EXERCISE DETAILS: Take the data below and repeat it exactly.

RECORDS PROVIDED:
* * *

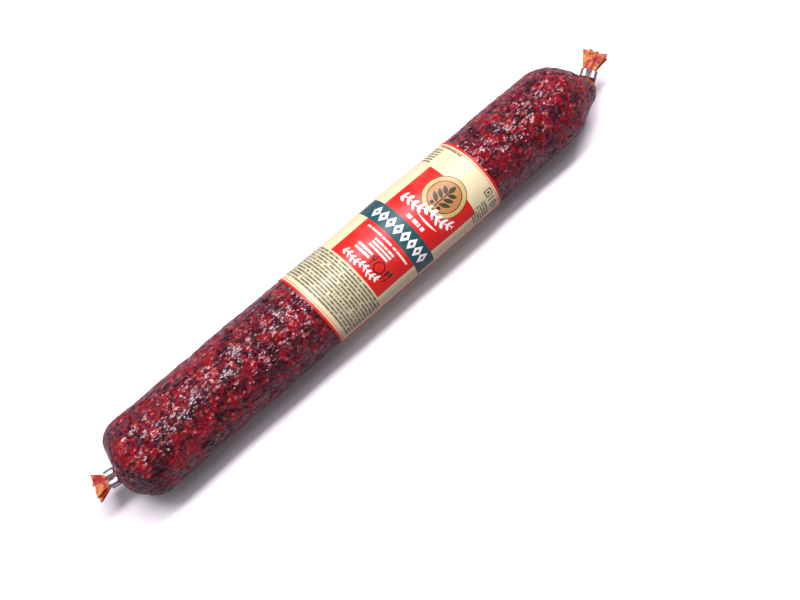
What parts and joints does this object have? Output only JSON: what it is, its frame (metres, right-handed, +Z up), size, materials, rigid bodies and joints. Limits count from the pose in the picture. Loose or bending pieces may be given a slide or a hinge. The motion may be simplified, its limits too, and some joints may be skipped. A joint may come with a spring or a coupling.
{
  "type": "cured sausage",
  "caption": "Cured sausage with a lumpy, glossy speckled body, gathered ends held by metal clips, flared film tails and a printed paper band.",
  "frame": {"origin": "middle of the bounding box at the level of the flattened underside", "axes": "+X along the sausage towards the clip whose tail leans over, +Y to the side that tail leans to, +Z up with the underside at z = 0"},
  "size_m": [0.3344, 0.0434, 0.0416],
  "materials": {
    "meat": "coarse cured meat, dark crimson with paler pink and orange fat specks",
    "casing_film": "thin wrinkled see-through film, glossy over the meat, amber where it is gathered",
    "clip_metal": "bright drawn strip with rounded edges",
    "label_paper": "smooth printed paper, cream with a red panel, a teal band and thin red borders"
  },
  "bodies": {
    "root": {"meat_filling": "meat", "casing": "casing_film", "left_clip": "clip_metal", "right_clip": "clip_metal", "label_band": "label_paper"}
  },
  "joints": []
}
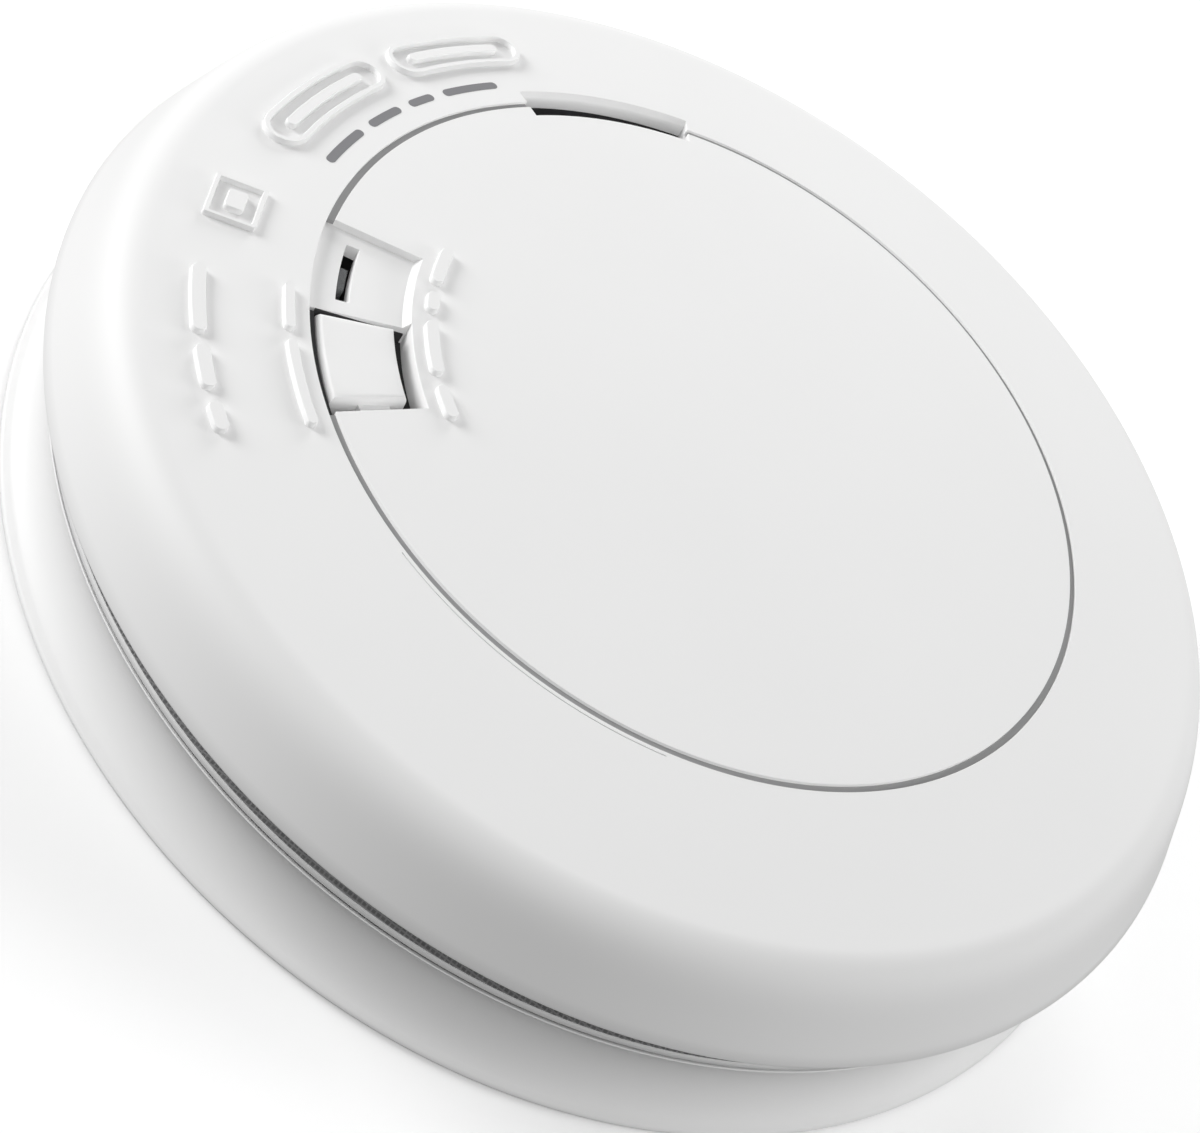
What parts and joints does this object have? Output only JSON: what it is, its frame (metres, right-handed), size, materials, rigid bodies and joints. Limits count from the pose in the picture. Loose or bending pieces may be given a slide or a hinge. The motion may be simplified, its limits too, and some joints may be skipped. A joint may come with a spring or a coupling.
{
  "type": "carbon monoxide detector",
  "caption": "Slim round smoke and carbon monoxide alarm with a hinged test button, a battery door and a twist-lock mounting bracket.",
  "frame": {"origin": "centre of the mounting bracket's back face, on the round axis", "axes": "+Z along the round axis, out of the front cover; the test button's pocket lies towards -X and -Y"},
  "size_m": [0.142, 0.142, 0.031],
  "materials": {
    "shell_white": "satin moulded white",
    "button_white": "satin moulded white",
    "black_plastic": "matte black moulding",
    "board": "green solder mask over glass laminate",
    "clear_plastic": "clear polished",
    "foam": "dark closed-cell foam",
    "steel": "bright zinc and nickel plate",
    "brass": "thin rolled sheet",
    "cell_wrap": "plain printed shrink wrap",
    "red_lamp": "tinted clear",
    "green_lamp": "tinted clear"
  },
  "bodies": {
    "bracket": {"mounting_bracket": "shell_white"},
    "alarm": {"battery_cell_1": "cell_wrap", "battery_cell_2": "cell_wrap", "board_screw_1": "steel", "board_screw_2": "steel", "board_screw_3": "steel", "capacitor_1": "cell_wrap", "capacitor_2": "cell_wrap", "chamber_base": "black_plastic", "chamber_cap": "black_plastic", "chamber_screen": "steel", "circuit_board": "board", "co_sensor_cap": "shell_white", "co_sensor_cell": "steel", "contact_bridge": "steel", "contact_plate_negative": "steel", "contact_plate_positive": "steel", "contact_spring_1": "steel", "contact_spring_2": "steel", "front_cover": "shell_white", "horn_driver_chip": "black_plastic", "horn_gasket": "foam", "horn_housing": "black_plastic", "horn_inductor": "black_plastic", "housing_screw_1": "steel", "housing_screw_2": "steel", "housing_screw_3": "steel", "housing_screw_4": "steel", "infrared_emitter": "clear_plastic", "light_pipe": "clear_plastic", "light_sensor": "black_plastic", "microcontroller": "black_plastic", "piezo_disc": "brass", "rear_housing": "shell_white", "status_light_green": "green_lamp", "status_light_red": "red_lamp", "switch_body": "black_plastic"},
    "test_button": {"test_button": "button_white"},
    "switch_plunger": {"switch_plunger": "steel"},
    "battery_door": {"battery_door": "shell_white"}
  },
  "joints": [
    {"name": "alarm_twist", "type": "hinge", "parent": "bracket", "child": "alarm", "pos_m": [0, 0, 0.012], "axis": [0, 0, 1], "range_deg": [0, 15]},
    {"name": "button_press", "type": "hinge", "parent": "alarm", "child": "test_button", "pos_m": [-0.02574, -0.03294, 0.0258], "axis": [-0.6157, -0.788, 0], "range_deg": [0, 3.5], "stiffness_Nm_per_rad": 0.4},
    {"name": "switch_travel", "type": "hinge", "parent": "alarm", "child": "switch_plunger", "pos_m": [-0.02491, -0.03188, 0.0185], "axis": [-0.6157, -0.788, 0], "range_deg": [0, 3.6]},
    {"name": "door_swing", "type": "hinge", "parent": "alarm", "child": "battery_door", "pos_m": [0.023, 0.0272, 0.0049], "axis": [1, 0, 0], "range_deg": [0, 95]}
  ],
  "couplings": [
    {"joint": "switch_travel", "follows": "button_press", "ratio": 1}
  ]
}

* * *

FULL OUTPUT:
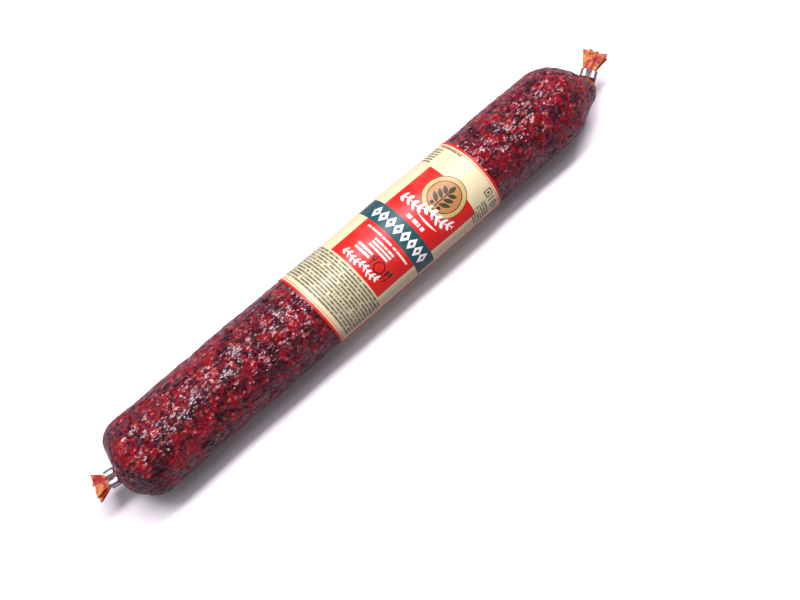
What parts and joints does this object have? Output only JSON: what it is, its frame (metres, right-handed, +Z up), size, materials, rigid bodies and joints. Limits count from the pose in the picture. Loose or bending pieces may be given a slide or a hinge. The motion may be simplified, its limits too, and some joints may be skipped. A joint may come with a spring or a coupling.
{
  "type": "cured sausage",
  "caption": "Cured sausage with a lumpy, glossy speckled body, gathered ends held by metal clips, flared film tails and a printed paper band.",
  "frame": {"origin": "middle of the bounding box at the level of the flattened underside", "axes": "+X along the sausage towards the clip whose tail leans over, +Y to the side that tail leans to, +Z up with the underside at z = 0"},
  "size_m": [0.3344, 0.0434, 0.0416],
  "materials": {
    "meat": "coarse cured meat, dark crimson with paler pink and orange fat specks",
    "casing_film": "thin wrinkled see-through film, glossy over the meat, amber where it is gathered",
    "clip_metal": "bright drawn strip with rounded edges",
    "label_paper": "smooth printed paper, cream with a red panel, a teal band and thin red borders"
  },
  "bodies": {
    "root": {"meat_filling": "meat", "casing": "casing_film", "left_clip": "clip_metal", "right_clip": "clip_metal", "label_band": "label_paper"}
  },
  "joints": []
}
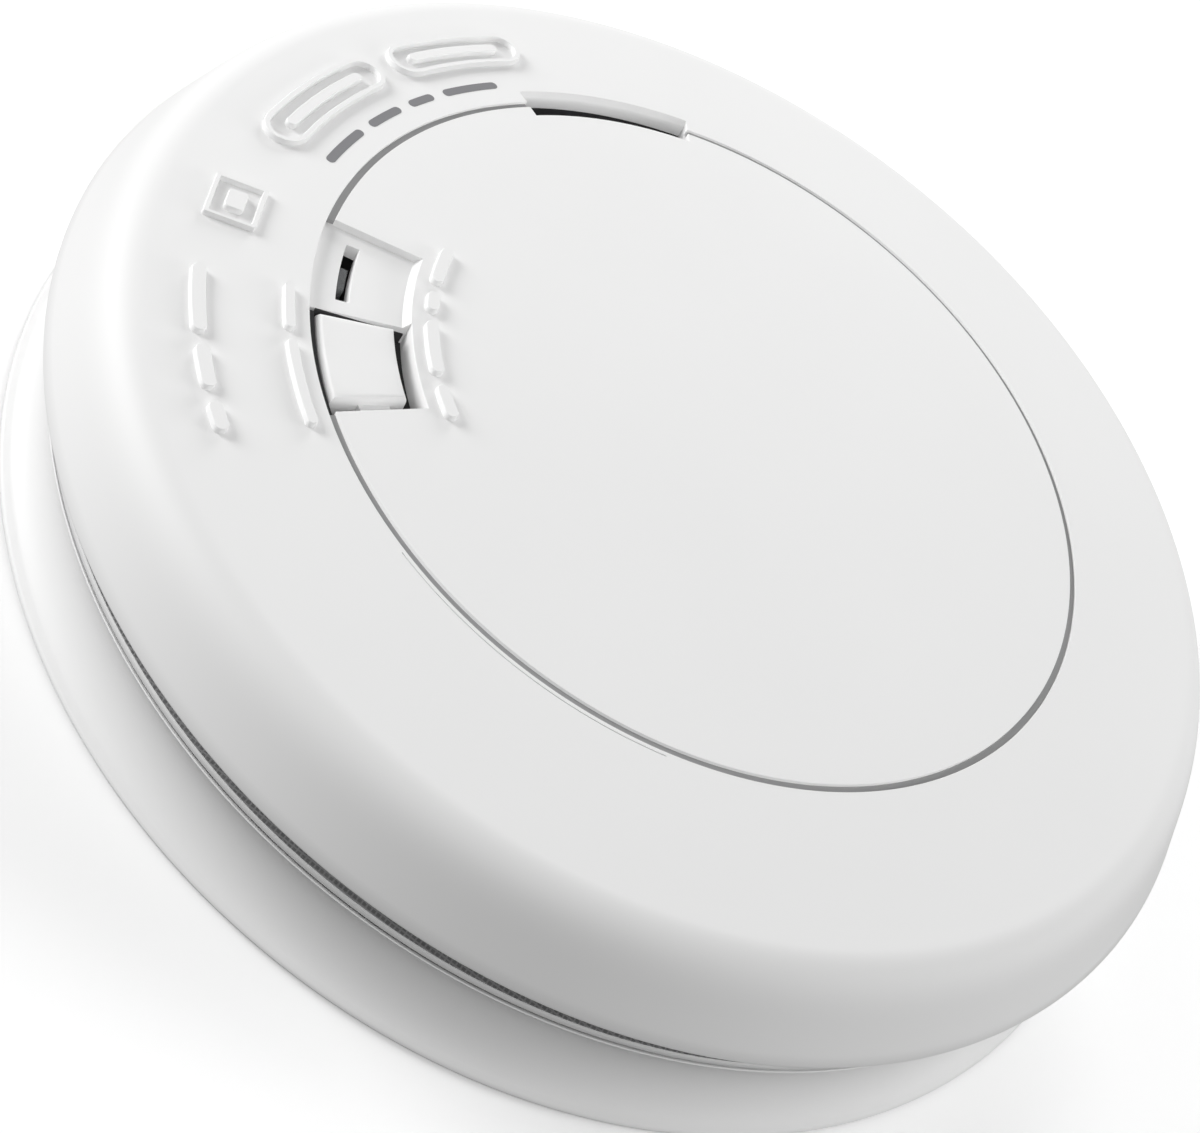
What parts and joints does this object have? Output only JSON: what it is, its frame (metres, right-handed), size, materials, rigid bodies and joints. Limits count from the pose in the picture. Loose or bending pieces may be given a slide or a hinge. The motion may be simplified, its limits too, and some joints may be skipped. A joint may come with a spring or a coupling.
{
  "type": "carbon monoxide detector",
  "caption": "Slim round smoke and carbon monoxide alarm with a hinged test button, a battery door and a twist-lock mounting bracket.",
  "frame": {"origin": "centre of the mounting bracket's back face, on the round axis", "axes": "+Z along the round axis, out of the front cover; the test button's pocket lies towards -X and -Y"},
  "size_m": [0.142, 0.142, 0.031],
  "materials": {
    "shell_white": "satin moulded white",
    "button_white": "satin moulded white",
    "black_plastic": "matte black moulding",
    "board": "green solder mask over glass laminate",
    "clear_plastic": "clear polished",
    "foam": "dark closed-cell foam",
    "steel": "bright zinc and nickel plate",
    "brass": "thin rolled sheet",
    "cell_wrap": "plain printed shrink wrap",
    "red_lamp": "tinted clear",
    "green_lamp": "tinted clear"
  },
  "bodies": {
    "bracket": {"mounting_bracket": "shell_white"},
    "alarm": {"battery_cell_1": "cell_wrap", "battery_cell_2": "cell_wrap", "board_screw_1": "steel", "board_screw_2": "steel", "board_screw_3": "steel", "capacitor_1": "cell_wrap", "capacitor_2": "cell_wrap", "chamber_base": "black_plastic", "chamber_cap": "black_plastic", "chamber_screen": "steel", "circuit_board": "board", "co_sensor_cap": "shell_white", "co_sensor_cell": "steel", "contact_bridge": "steel", "contact_plate_negative": "steel", "contact_plate_positive": "steel", "contact_spring_1": "steel", "contact_spring_2": "steel", "front_cover": "shell_white", "horn_driver_chip": "black_plastic", "horn_gasket": "foam", "horn_housing": "black_plastic", "horn_inductor": "black_plastic", "housing_screw_1": "steel", "housing_screw_2": "steel", "housing_screw_3": "steel", "housing_screw_4": "steel", "infrared_emitter": "clear_plastic", "light_pipe": "clear_plastic", "light_sensor": "black_plastic", "microcontroller": "black_plastic", "piezo_disc": "brass", "rear_housing": "shell_white", "status_light_green": "green_lamp", "status_light_red": "red_lamp", "switch_body": "black_plastic"},
    "test_button": {"test_button": "button_white"},
    "switch_plunger": {"switch_plunger": "steel"},
    "battery_door": {"battery_door": "shell_white"}
  },
  "joints": [
    {"name": "alarm_twist", "type": "hinge", "parent": "bracket", "child": "alarm", "pos_m": [0, 0, 0.012], "axis": [0, 0, 1], "range_deg": [0, 15]},
    {"name": "button_press", "type": "hinge", "parent": "alarm", "child": "test_button", "pos_m": [-0.02574, -0.03294, 0.0258], "axis": [-0.6157, -0.788, 0], "range_deg": [0, 3.5], "stiffness_Nm_per_rad": 0.4},
    {"name": "switch_travel", "type": "hinge", "parent": "alarm", "child": "switch_plunger", "pos_m": [-0.02491, -0.03188, 0.0185], "axis": [-0.6157, -0.788, 0], "range_deg": [0, 3.6]},
    {"name": "door_swing", "type": "hinge", "parent": "alarm", "child": "battery_door", "pos_m": [0.023, 0.0272, 0.0049], "axis": [1, 0, 0], "range_deg": [0, 95]}
  ],
  "couplings": [
    {"joint": "switch_travel", "follows": "button_press", "ratio": 1}
  ]
}